Scripts that build objects

>> BEGIN

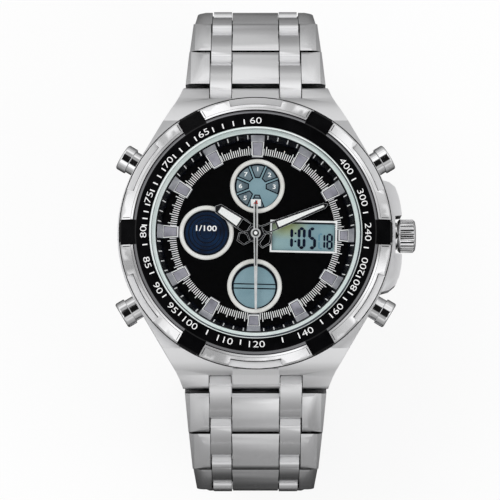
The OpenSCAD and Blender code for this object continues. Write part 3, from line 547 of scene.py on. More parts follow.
def softened(
    node, finish, width, segments=2, level=1.0, up_index=1, chooser=None, shares=None,
    rounded=False, run=None,
):
    """A copy of a CAD node with its flat faces made whole again and its edges rounded.

    Faces that look up more squarely than level take the finish at up_index. The others take
    the first one, or what a chooser gives for the low and high corner of their solid.
    Shares give an edge's part of the width, by its finish or as a function of its middle.
    A run is the way along the bracelet, which the shading of a link's tops follows.
    """
    source = frame["nodes"][node]
    bm = rejoined(source)
    along = bm.verts.layers.float.new(ALONG) if run else None
    for group in islands(bm):
        corners = [v.co for f in group for v in f.verts]
        low, high = (
            Vector([end(c[k] for c in corners) for k in range(3)]) for end in (min, max)
        )
        kind = chooser(low, high) if chooser else 0
        for face in group:
            face.smooth = True
            face.material_index = up_index if face.normal.z > level else kind
        if run:
            reach = [c.dot(run) for c in corners]
            middle = (min(reach) + max(reach)) / 2
            for vert in {v for f in group for v in f.verts}:
                vert[along] = (vert.co.dot(run) - middle) / MM
    weight = bm.edges.layers.float.new("bevel_weight_edge")
    for edge in bm.edges:
        if len(edge.link_faces) != 2 or edge.calc_face_angle(0.0) <= SHARP:
            continue
        if callable(shares):
            edge[weight] = shares((edge.verts[0].co + edge.verts[1].co) / 2)
        elif shares:
            edge[weight] = shares[min(f.material_index for f in edge.link_faces)]
        else:
            edge[weight] = 1.0
    made = piece(node + "_finished", bm, finish, source["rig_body"])
    made.data.set_sharp_from_angle(angle=SHARP)
    bevel = made.modifiers.new("soft_edges", "BEVEL")
    bevel.width = width * MM
    bevel.segments = segments
    bevel.limit_method = "WEIGHT"
    bevel.use_clamp_overlap = True
    bevel.harden_normals = not rounded
    bevel.miter_outer = "MITER_ARC"
    if rounded:
        made.modifiers.new("even_normals", "WEIGHTED_NORMAL").keep_sharp = True
    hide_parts(node)
    return made


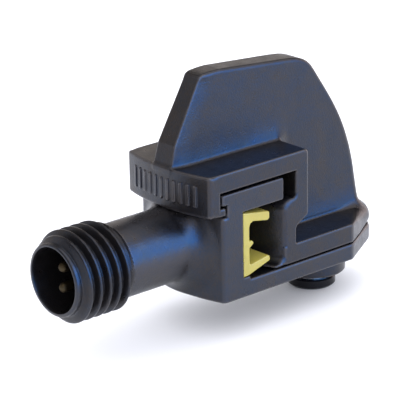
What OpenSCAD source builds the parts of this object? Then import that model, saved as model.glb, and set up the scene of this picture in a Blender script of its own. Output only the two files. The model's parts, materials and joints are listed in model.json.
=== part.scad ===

>> END

▶ WHAT TO DO
Copy out the full set of records precisely, leaving nothing out.

▶ SOLVED PROBLEM
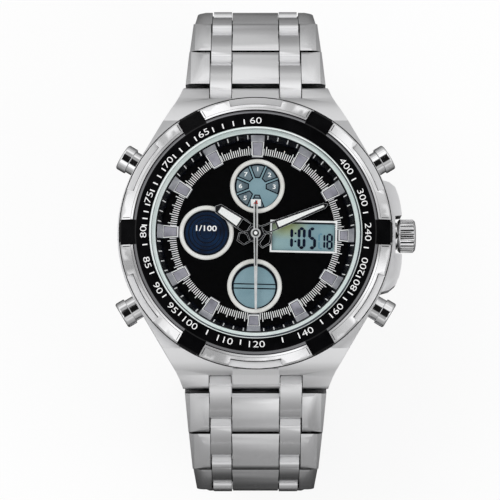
The OpenSCAD and Blender code for this object continues. Write part 3, from line 547 of scene.py on. More parts follow.
def softened(
    node, finish, width, segments=2, level=1.0, up_index=1, chooser=None, shares=None,
    rounded=False, run=None,
):
    """A copy of a CAD node with its flat faces made whole again and its edges rounded.

    Faces that look up more squarely than level take the finish at up_index. The others take
    the first one, or what a chooser gives for the low and high corner of their solid.
    Shares give an edge's part of the width, by its finish or as a function of its middle.
    A run is the way along the bracelet, which the shading of a link's tops follows.
    """
    source = frame["nodes"][node]
    bm = rejoined(source)
    along = bm.verts.layers.float.new(ALONG) if run else None
    for group in islands(bm):
        corners = [v.co for f in group for v in f.verts]
        low, high = (
            Vector([end(c[k] for c in corners) for k in range(3)]) for end in (min, max)
        )
        kind = chooser(low, high) if chooser else 0
        for face in group:
            face.smooth = True
            face.material_index = up_index if face.normal.z > level else kind
        if run:
            reach = [c.dot(run) for c in corners]
            middle = (min(reach) + max(reach)) / 2
            for vert in {v for f in group for v in f.verts}:
                vert[along] = (vert.co.dot(run) - middle) / MM
    weight = bm.edges.layers.float.new("bevel_weight_edge")
    for edge in bm.edges:
        if len(edge.link_faces) != 2 or edge.calc_face_angle(0.0) <= SHARP:
            continue
        if callable(shares):
            edge[weight] = shares((edge.verts[0].co + edge.verts[1].co) / 2)
        elif shares:
            edge[weight] = shares[min(f.material_index for f in edge.link_faces)]
        else:
            edge[weight] = 1.0
    made = piece(node + "_finished", bm, finish, source["rig_body"])
    made.data.set_sharp_from_angle(angle=SHARP)
    bevel = made.modifiers.new("soft_edges", "BEVEL")
    bevel.width = width * MM
    bevel.segments = segments
    bevel.limit_method = "WEIGHT"
    bevel.use_clamp_overlap = True
    bevel.harden_normals = not rounded
    bevel.miter_outer = "MITER_ARC"
    if rounded:
        made.modifiers.new("even_normals", "WEIGHTED_NORMAL").keep_sharp = True
    hide_parts(node)
    return made


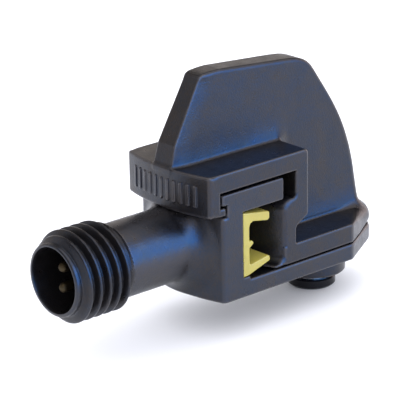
What OpenSCAD source builds the parts of this object? Then import that model, saved as model.glb, and set up the scene of this picture in a Blender script of its own. Output only the two files. The model's parts, materials and joints are listed in model.json.
=== part.scad ===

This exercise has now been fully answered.